Contrast that with the dark and stern mood of ‘Never Be Alone.’ I don’t know whether to crap myself or laugh out loud with this one! It features some chillingly delivered vocals with a chorus that sounds like it’s being sung by a bunch of stern Russian sailors as make their way down the Volga!
‘Saturation Day’ bounces back with a Weezer-styled punk anthem before the tempo drops properly for the first time on the album with the sombre ‘Caledonian country’ track, ‘Sinners’ – which in spite of its potential for dreariness, actually retains the listener’s interest with the quiet harmonies and quiet rush of cymbals combining with slowly strummed dark, fuzzed-up guitar.
‘I’m Alive’ as you may expect from the title raises the tempo again. This is a vibrant, bouncy little track with a bit of a dig at Saturday night ‘wanna-be’ TV shows. ‘Cottonmouth Rock’ has a kind of galloping refrain, punctuated with slightly restrained, but frenzied no less, vocals and zippy guitar work.

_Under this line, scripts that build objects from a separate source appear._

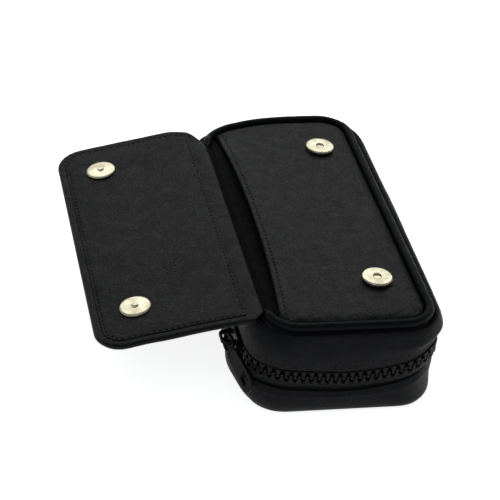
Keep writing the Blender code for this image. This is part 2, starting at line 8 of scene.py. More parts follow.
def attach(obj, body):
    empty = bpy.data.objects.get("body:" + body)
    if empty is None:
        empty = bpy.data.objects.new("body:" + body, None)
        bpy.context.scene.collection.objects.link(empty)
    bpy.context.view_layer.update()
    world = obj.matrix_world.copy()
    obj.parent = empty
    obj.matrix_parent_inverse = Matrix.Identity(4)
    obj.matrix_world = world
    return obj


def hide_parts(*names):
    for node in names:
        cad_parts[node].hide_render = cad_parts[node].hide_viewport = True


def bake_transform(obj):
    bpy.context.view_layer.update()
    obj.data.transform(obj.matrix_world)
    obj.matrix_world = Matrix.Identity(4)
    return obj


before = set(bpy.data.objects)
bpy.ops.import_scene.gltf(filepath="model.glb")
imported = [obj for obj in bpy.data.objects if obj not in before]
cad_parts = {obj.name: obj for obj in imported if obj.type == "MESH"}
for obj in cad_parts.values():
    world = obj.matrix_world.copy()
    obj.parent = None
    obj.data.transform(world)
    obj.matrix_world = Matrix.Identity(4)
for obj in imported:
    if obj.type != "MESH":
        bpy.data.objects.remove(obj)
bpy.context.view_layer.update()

MM = 0.001

# The case's plan and heights, in millimetres.
# A wall is a path of (grow_x, grow_y, z), grown out from the piping.
HALF_WIDTH = 37.0
HALF_LENGTH = 87.0
CORNER_RADIUS = 14.0
PIPING_Z = 46.0
PIPING_RADIUS = 2.1
ZIP_Z = 20.5
BASE_HEM_Z = 14.9
LID_HEM_Z = 26.3
LEATHER = 1.2
SNAP_X = 17.5
SNAP_Y = 56.0

# Stations round the plan: steps round each corner, along each short side, and beside and along the spine.
CORNERS = ((1, 1), (-1, 1), (-1, -1), (1, -1))
CORNER_STEPS = 14
SHORT_STEPS = 22
NEAR_STEPS = 12
SPINE_STEPS = 46
SPINE_HALF = 47.0
SPINE_FIRST = 2 * (CORNER_STEPS + 1) + SHORT_STEPS - 1 + NEAR_STEPS - 1
SPINE_LAST = SPINE_FIRST + SPINE_STEPS

# Stitches: how far apart, the share of that each covers, how thick, and how far above or below a hem's edge.
STITCH_PITCH = 2.7
STITCH_SHARE = 0.66
STITCH_RADIUS = 0.3
STITCH_RISE = 2.3
BASE_STITCH_Z = BASE_HEM_Z - STITCH_RISE
LID_STITCH_Z = LID_HEM_Z + STITCH_RISE

# The flap: its hinge line (x, z), the angle that it hangs at, its outline, where its lining lies on it,
# and how far out from the hinge the painted shade on its root reaches.
HINGE = (-37.2, 48.3)
DROOP = math.radians(11.9)
FLAP_LENGTH = 75.0
FLAP_HALF = 80.5
FLAP_CORNER = 14.0
LINING_INSET = 3.7
LINING_START = 8.9
LINING_LEVEL = -0.45
LINING_STITCH = 1.3
SHADE_REACH = 1.4


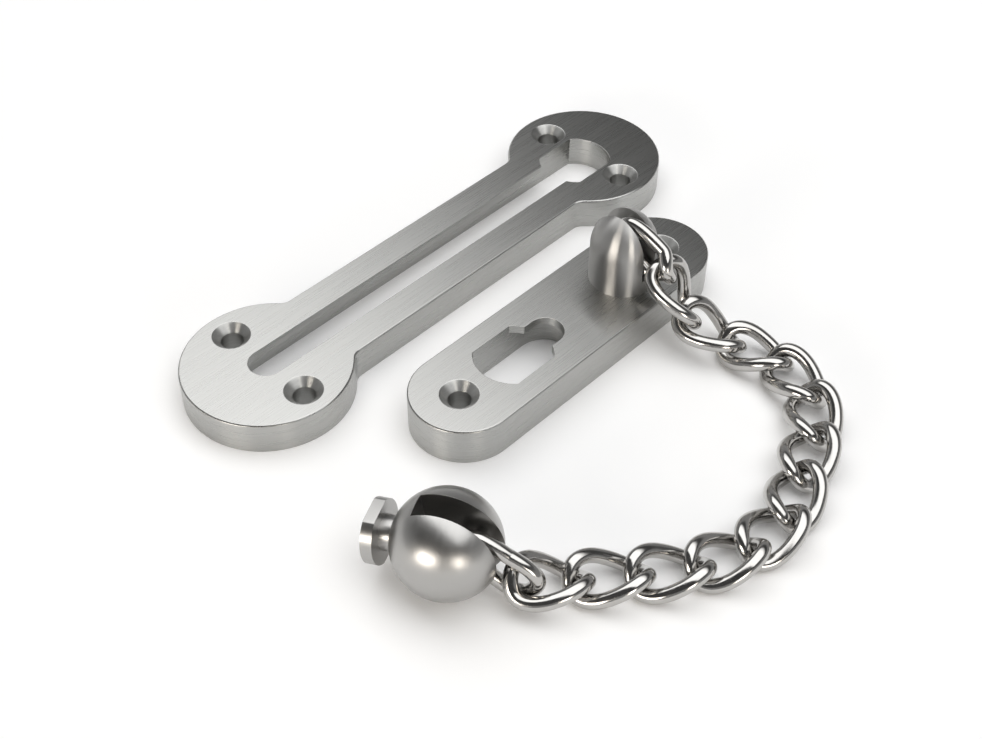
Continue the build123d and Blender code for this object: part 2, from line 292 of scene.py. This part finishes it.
# %% Polished chain steel
CHAIN_COLOUR = (0.48, 0.47, 0.455)
CHAIN_ROUGHNESS = (0.1, 0.2)
CHAIN_WAVES = (500.0, 500.0, 500.0)
CHAIN_DETAIL = 3.0
WAVE_STRENGTH = 0.25
WAVE_DEPTH = 0.05 * MM
chain_steel, tree, shader = steel("chain_steel", CHAIN_COLOUR)
place = add(tree, "ShaderNodeTexCoord").outputs["Object"]
waviness = grain(tree, place, CHAIN_WAVES, CHAIN_DETAIL)
tree.links.new(vary(tree, waviness, *CHAIN_ROUGHNESS), shader.inputs["Roughness"])
raise_lines(tree, shader, waviness, WAVE_STRENGTH, WAVE_DEPTH)
print("chain steel ready")

# %% [markdown]
# A chain link is a closed wire. The chain's links are twisted, which is what lets a curb chain lie
# flat. Modelling each one by hand would repeat one shape twelve times, and a circle pulled into
# shape would lose the even wire, so a Geometry Nodes tree makes them: a circle of points is moved on
# to a squarish oval, leaned about the long axis, and a round wire is run along it.
# The link on the post and the one in the ball follow the same rule with other numbers.

# %% Wire link tree
WIRE = 2.9 * MM
SQUARENESS = 2.6
ROUTE_POINTS = 128
WIRE_SIDES = 24
LINK_INPUTS = (
    "Half Length", "Half Width Start", "Half Width End", "Width From", "Width To",
    "Lean Start", "Lean End", "Lean From", "Lean To", "Wire Radius",
)


def wire_tree(name, interpolation, material):
    """A tree that makes a closed wire whose width and lean follow its place along X."""
    tree = bpy.data.node_groups.new(name, "GeometryNodeTree")
    for title in LINK_INPUTS:
        tree.interface.new_socket(title, in_out="INPUT", socket_type="NodeSocketFloat")
    tree.interface.new_socket("Geometry", in_out="OUTPUT", socket_type="NodeSocketGeometry")
    size = tree.nodes.new("NodeGroupInput").outputs
    ring = add(tree, "GeometryNodeCurvePrimitiveCircle", {"Resolution": ROUTE_POINTS})
    factor = add(tree, "GeometryNodeSplineParameter").outputs["Factor"]
    angle = calculate(tree, "MULTIPLY", factor, 2 * math.pi)
    cosine = calculate(tree, "COSINE", angle)
    sine = calculate(tree, "SINE", angle)

    def width_at(x):
        return spread(tree, x, size["Width From"], size["Width To"],
                      size["Half Width Start"], size["Half Width End"])

    def share(part, whole):
        bare = calculate(tree, "ABSOLUTE", calculate(tree, "DIVIDE", part, whole))
        return calculate(tree, "POWER", bare, SQUARENESS)

    middle_width = width_at(0.0)
    whole = calculate(tree, "ADD", share(cosine, size["Half Length"]), share(sine, middle_width))
    reach = calculate(tree, "POWER", whole, -1 / SQUARENESS)
    x = calculate(tree, "MULTIPLY", reach, cosine)
    widened = calculate(tree, "DIVIDE", width_at(x), middle_width)
    out = calculate(tree, "MULTIPLY", calculate(tree, "MULTIPLY", reach, sine), widened)
    lean = spread(tree, x, size["Lean From"], size["Lean To"], size["Lean Start"], size["Lean End"],
                  interpolation_type=interpolation)
    y = calculate(tree, "MULTIPLY", out, calculate(tree, "COSINE", lean))
    z = calculate(tree, "MULTIPLY", out, calculate(tree, "SINE", lean))
    place = add(tree, "ShaderNodeCombineXYZ", {0: x, 1: y, 2: z}).outputs[0]
    route = add(tree, "GeometryNodeSetPosition", {"Geometry": ring.outputs["Curve"], "Position": place})
    section = add(tree, "GeometryNodeCurvePrimitiveCircle", {
        "Resolution": WIRE_SIDES, "Radius": size["Wire Radius"],
    })
    wire = add(tree, "GeometryNodeCurveToMesh", {
        "Curve": route.outputs[0], "Profile Curve": section.outputs["Curve"],
    })
    smooth = add(tree, "GeometryNodeSetShadeSmooth", {"Geometry": wire.outputs[0]})
    whole_wire = add(tree, "GeometryNodeRealizeInstances", {"Geometry": smooth.outputs[0]})
    painted = add(tree, "GeometryNodeSetMaterial", {"Geometry": whole_wire.outputs[0], "Material": material})
    last = tree.nodes.new("NodeGroupOutput")
    tree.links.new(painted.outputs[0], last.inputs["Geometry"])
    return tree


curb_tree = wire_tree("evenly_twisted_wire", "LINEAR", chain_steel)
post_tree = wire_tree("late_twisted_wire", "SMOOTHSTEP", chain_steel)
print("link trees", len(curb_tree.nodes), "nodes each")

# %% [markdown]
# The tree needs a mesh to work on and a place to put its result. The modifier's inputs are set by
# each socket's identifier. Then the result is copied into a plain mesh, moved to where the CAD link
# is, and the modifier goes away with the object that carried it.

# %% Making a link
def made_by(tree, values):
    """The plain mesh that a tree makes with these input values."""
    carrier = bpy.data.objects.new("carrier", bpy.data.meshes.new("carrier"))
    bpy.context.scene.collection.objects.link(carrier)
    modifier = carrier.modifiers.new("nodes", "NODES")
    modifier.node_group = tree
    for socket in tree.interface.items_tree:
        if socket.in_out == "INPUT":
            modifier[socket.identifier] = float(values[socket.name])
    bpy.context.view_layer.update()
    mesh = bpy.data.meshes.new_from_object(carrier.evaluated_get(bpy.context.evaluated_depsgraph_get()))
    bpy.data.objects.remove(carrier)
    return mesh


def stand_for(mesh, node, body):
    """A piece made of a mesh that is already in place, which is shown for a CAD part."""
    piece = bpy.data.objects.new(f"{node}_look", mesh)
    bpy.context.scene.collection.objects.link(piece)
    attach(piece, body)
    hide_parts(node)
    return piece


def link_values(half_length, start, end, width_from, width_to, leans, lean_from):
    """The tree's inputs for one kind of link, in metres and radians."""
    return {
        "Half Length": half_length, "Half Width Start": start, "Half Width End": end,
        "Width From": width_from, "Width To": width_to,
        "Lean Start": math.radians(leans[0]), "Lean End": math.radians(leans[1]),
        "Lean From": lean_from, "Lean To": half_length, "Wire Radius": WIRE / 2,
    }


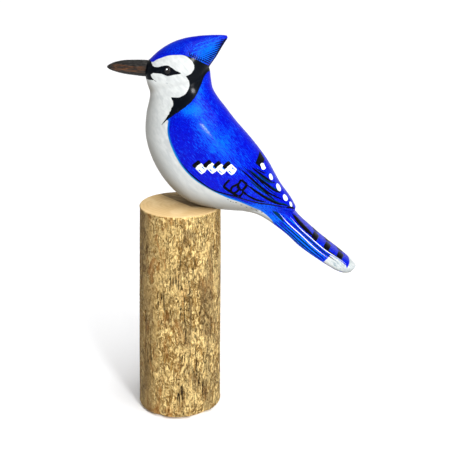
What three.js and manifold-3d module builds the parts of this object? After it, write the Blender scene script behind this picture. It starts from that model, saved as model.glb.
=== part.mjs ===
// A carved and painted wooden blue jay that lies with its belly on an upright length of peeled log.
// Millimetres, +Z up. The origin is the centre of the log's flat underside.
// The bill points towards -X, the tail towards +X and down. The figure's middle plane is Y = 0.

import * as THREE from "three";
import { mergeVertices } from "three/addons/utils/BufferGeometryUtils.js";
import Module from "manifold-3d";

const wasm = await Module();
wasm.setup();

// Log
const POST_HEIGHT = 150;
const POST_TOP_RADIUS = 28;
const POST_FOOT_RADIUS = 29.9;
const POST_LEAN = 2.3; // how far the top's centre stands from the foot's, towards the tail
const POST_FOOT_BEVEL = 2;
const POST_TOP_EASE = 0.6;
const POST_UNEVEN = 0.3; // how far the round of the log wanders in and out
const POST_SIDES = 40;
const POST_RINGS = 6;
const CHIPS = [
  { azimuth: -58, width: 17, height: 9, depth: 2.6 },
  { azimuth: -116, width: 8, height: 5, depth: 1.6 },
];

// Bird, measured from the centre of the log's top
const GAP = 0.3; // between pieces that touch
const WING_RISE = 0.9; // how far the wings stand out of the flank
const WING_SINK = 2.4; // how deep they are let into it
const EYE = { x: -5.5, z: 93.2, radius: 3, side: 11.7 };
const EYE_FLAT = 0.9; // the dome's depth against its height
const BODY_RINGS = 28;
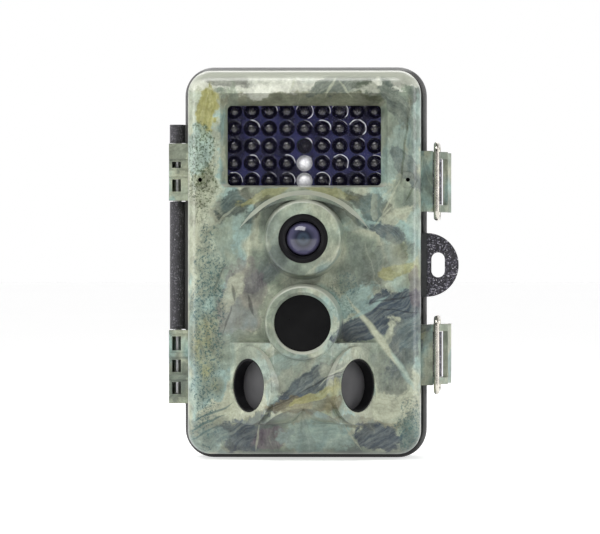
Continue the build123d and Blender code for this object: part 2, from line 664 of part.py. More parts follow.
with BuildPart() as inner_panel:
    slab(
        cavity_width - 2 * fit_gap, cavity_height - 2 * fit_gap, cavity_corner - fit_gap, (0, mid_z),
        seam_gap, panel_front,
    )
    # tub behind the port pocket, open towards the card and USB sockets
    slab(
        pocket_size[0] + 2 * tray_wall, pocket_size[1] + 2 * tray_wall, 1.8, pocket_mid,
        seam_gap, pocket_depth + tray_wall,
    )
    slab(*pocket_size, 1.0, pocket_mid, 0, pocket_depth, mode=Mode.SUBTRACT)
    for z, height in ((card_z, card_size[1]), (usb_z, usb_size[1])):
        mouth = (z - height / 2 - fit_gap, z + height / 2 + fit_gap)
        mouth_x = (pocket_x[0] - 2 * tray_wall, pocket_x[0] + 0.1)
        block(mouth_x, (panel_front, pocket_depth), mouth, mode=Mode.SUBTRACT)
    # padlock lug
    with BuildSketch(at(seam_gap)):
        with Locations((half_width, lug_z)):
            Circle(lug_radius)
        with Locations((half_width - lug_radius / 2 - 0.001, lug_z)):
            Rectangle(lug_radius, 2 * lug_radius + 1, mode=Mode.SUBTRACT)
        with Locations((half_width - lug_root / 2, lug_z)):
            Rectangle(lug_root, 2 * lug_radius)
        with Locations((half_width + lug_slot_offset, lug_z)):
            SlotOverall(lug_slot[1], lug_slot[0], rotation=90, mode=Mode.SUBTRACT)
    extrude(amount=lug_thickness)
    # screen opening with a rebate for its window
    slab(*screen_view, 0.8, (0, screen_z), 0, panel_front + 1, mode=Mode.SUBTRACT)
    slab(
        screen_window[0] + 2 * touch_gap, screen_window[1] + 2 * touch_gap, 1.2, (0, screen_z),
        0, seam_gap + 0.4 + screen_window[2], mode=Mode.SUBTRACT,
    )
    for x, z, radius in key_sites.values():
        disc(radius + key_hole_clearance, (x, z), 0, panel_front + 1, mode=Mode.SUBTRACT)
    with BuildSketch(at(0)) as slot:
        with Locations((0, switch_z)):
            Rectangle(switch_travel + switch_knob[0] + 0.8, switch_knob[1] + 0.6)
    extrude(slot.sketch, amount=panel_front + 1, mode=Mode.SUBTRACT)
    # speaker grille
    with BuildSketch(at(0)) as grille:
        with Locations((speaker_x, speaker_z)):
            Circle(0.8)
            with PolarLocations(3.2, 6):
                Circle(0.8)
            with PolarLocations(6.2, 12):
                Circle(0.8)
    extrude(grille.sketch, amount=panel_front + 1, mode=Mode.SUBTRACT)
    with Locations(*[facing_rear(x, z, seam_gap) for x, z in panel_screw_sites]):
        CounterBoreHole(panel_screw_radius + 0.2, 2.3, 1.3, depth=panel_thickness + 1)
save(inner_panel, "inner_panel")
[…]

‘Here is a box, a musical box, wound up and ready to play…’ Well, that’s ‘Weight (I Don’t Give Up On A Friend)’ that is. (Come on – you must have seen the opening to ‘Camberwick Green’ at some point in your life?!) The waves of sound on this one combine what sound like the traditional music-box chimes with the drama and regimented drums of a circus band. Very inspired – and different of course!
‘You Must Remember’ has a kind of country-punk sound to it, if you can imagine that, while ‘Stuck In Your Throat’ is probably the closest to a ‘traditional’ pop song as you’ll get from Le Reno Amps. It has a comforting familiar sound to it in places – at times almost Music Hall in nature, at others there is a somewhat Seventies Glam feel to the guitar. The vocals at times remind me of something, but I’m buggered as to what exactly.
Closing track is ‘Faded Star’ starts like a rather depressing Johnny Cash song, and although it builds to a rousing, crashing final minute and a half, still sounds like Johnny Cash – if he were to guest with some generic, lumbering Psych band. Class. (Actually, this track could have continued bulldozing its way through my head for a further minute or two, actually.)
So here you have it – ‘impossible to pigeonhole,’ right enough! The only thing about this variation is that without a regular pattern or theme to the music, some may find it harder to ‘get into.’ It may have to be ‘actively listened to’ for full appreciation to dawn.
But dawn it will – and it will light up your life!